While it may be possible to achieve limited notions of decentralization such as through a trusted dealer for XMSS (Kelsey et al.) or replacing the dealer with expensive per-signature preprocessing, the evidence indicates that hash-based signatures will in general pose barriers to efficient threshold signing.

8.  Where the Stack Is Already Converging

Outside of blockchain, ML-DSA adoption has run faster than the other PQ schemes, for two reasons that matter to institutions.

HSMs are widely considered by institutions to be the most conservative deployment surface in cryptography—vendors do not ship algorithms that are not certified, audited, and validated. As of April 2026, Thales Luna v7.9, Entrust nShield v13.8.0, and Utimaco Quantum Protect all ship NIST-CAVP-validated ML-DSA in production; none ships Falcon. CNSA 2.0 cited Falcon’s implementation complexity and side-channel exposure as the reason. Custodians, banks, and CAs effectively cannot deploy a signing scheme without HSM support.

The standards and infrastructure layers have followed the same path. FIPS 204 (ML-DSA) was finalised August 13, 2024; FIPS 206 (Falcon) remains in draft. NSA CNSA 2.0 mandates ML-DSA-87 for National Security Systems. RFC 9881 specifies X.509 algorithm identifiers for ML-DSA; working-group drafts cover ML-DSA in TLS 1.3, CMS, COSE, and SSH. AWS KMS and Private CA went GA on ML-DSA in 2025; Google Cloud KMS preview shipped February 2025; Cloudflare scheduled ML-DSA for origin connections by mid-2026. Android 17 ships native ML-DSA across Keystore, Verified Boot, Play App Signing, and Remote Attestation.

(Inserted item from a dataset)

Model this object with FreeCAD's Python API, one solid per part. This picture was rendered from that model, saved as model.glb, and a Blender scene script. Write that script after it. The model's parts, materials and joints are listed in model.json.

Germany’s BSI / Bundesdruckerei eID demonstrator runs on ML-DSA; ICAO Doc 9303 is updating to ML-DSA for the ePassport PKD across 90+ countries.

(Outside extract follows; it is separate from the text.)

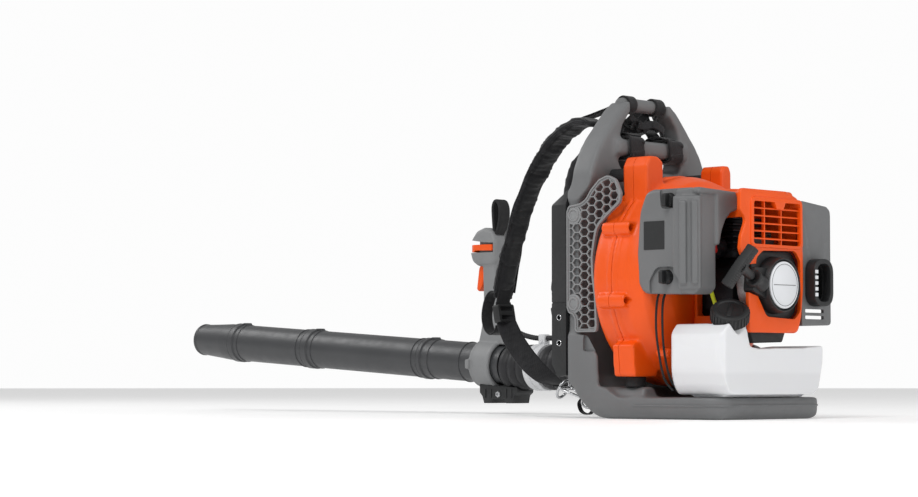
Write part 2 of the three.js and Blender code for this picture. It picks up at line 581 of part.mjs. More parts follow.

To our knowledge, every regulated and infrastructure-grade stack that has shipped a PQ signature standard has shipped ML-DSA first. 

9.  Where the Chains Are Landing

On-chain decisions diverge: pragmatists are converging on ML-DSA precompiles, conservatives push hash-based, Falcon survives in Algorand and pockets of Ethereum thinking. The fragmentation across chains is itself the architectural case for an MPC abstraction layer above them.

Ethereum’s strategy is instructive: hash-based at consensus, signature-agnostic at execution via account abstraction plus precompiles for both ML-DSA and Falcon. Picking a single scheme at execution would force every wallet, custodian, and passkey integration to rebuild around its tradeoffs. The same insight motivates an MPC layer above the chains rather than a single-scheme institutional standard.

10.  MPC as the Institutional PQ Layer

Institutions that serve multiple chains do not have the option to pick a single PQ scheme. MPC threshold signing has five concrete properties that matter:

• Multi-authorisation without the multisig tax. — A 2-of-3 smart contract costs 263,000 gas to deploy and 6–10K gas per signature. An MPC-produced signature is indistinguishable from a standard EOA signature on-chain at 21,000 gas.

• Private quorum. — A SC wallet reveals its threshold and signers on-chain, whereas MPC in general reveals neither.

• Chain-agnostic composition and crypto-agility. — MPC produces whatever signature the chain accepts — Bitcoin Schnorr, Ethereum ECDSA, future ML-DSA. The same property gives crypto-agility: a custodian can swap ECDSA → ML-DSA internally without any on-chain change. This is what DORA actually requires.

• Policy off-chain. — Counterparty whitelists, amount thresholds, time-locks, geographic constraints live in the policy engine, not on-chain.

• Tiered signers. — Hot / warm / cold co-signer architectures place shares in different security tiers; on-chain multisig forces all signers to be equivalently reachable.

The broad market adoption of MPC validates these advantages. Roughly 68% of institutional digital asset custody runs on MPC (ChainUp 2025). Fireblocks reports $10T+ lifetime transaction volume across 2,400+ organisations; BitGo reports $100B+ assets across 4,600+ institutional clients. MiCA’s strict CASP liability, DORA’s crypto-agility requirement, and Hong Kong SFC’s 2025 reversal of its HSM-only posture have together made MPC the regulator-compatible default for digital asset infrastructure. Tier-1 bank pilots are live on MPC-anchored infrastructure (JPMorgan Kinexys, HSBC Orion, Citi Token Services, SocGen FORGE).

The institutional layer also extends beyond custody. Cross-chain bridges have been the largest single source of crypto loss ($3B+ across Ronin, Wormhole, Nomad, Multichain); MPC-secured bridges replace single-validator-holds-the-key with threshold validation. Passkey portability and account-abstraction wallets use the same architecture

11.  Closing

In an upcoming blog post we will elaborate on the issues involved by exploring the underlying technical aspects. In the meantime, we welcome you to reach out to us at Silence Laboratories to learn more about threshold signing, post-quantum security, and MPC in general.

The choice of which PQ signature to use may have implications that underlie every signed transaction, message, and document for the next several decades. In this post, particularly Sections 6 and 7, we have given our preliminary evaluation of the MPC-friendliness of the available standard schemes. We strongly advocate for standards chosen by chains and institutions to have a credible threshold story before deployment.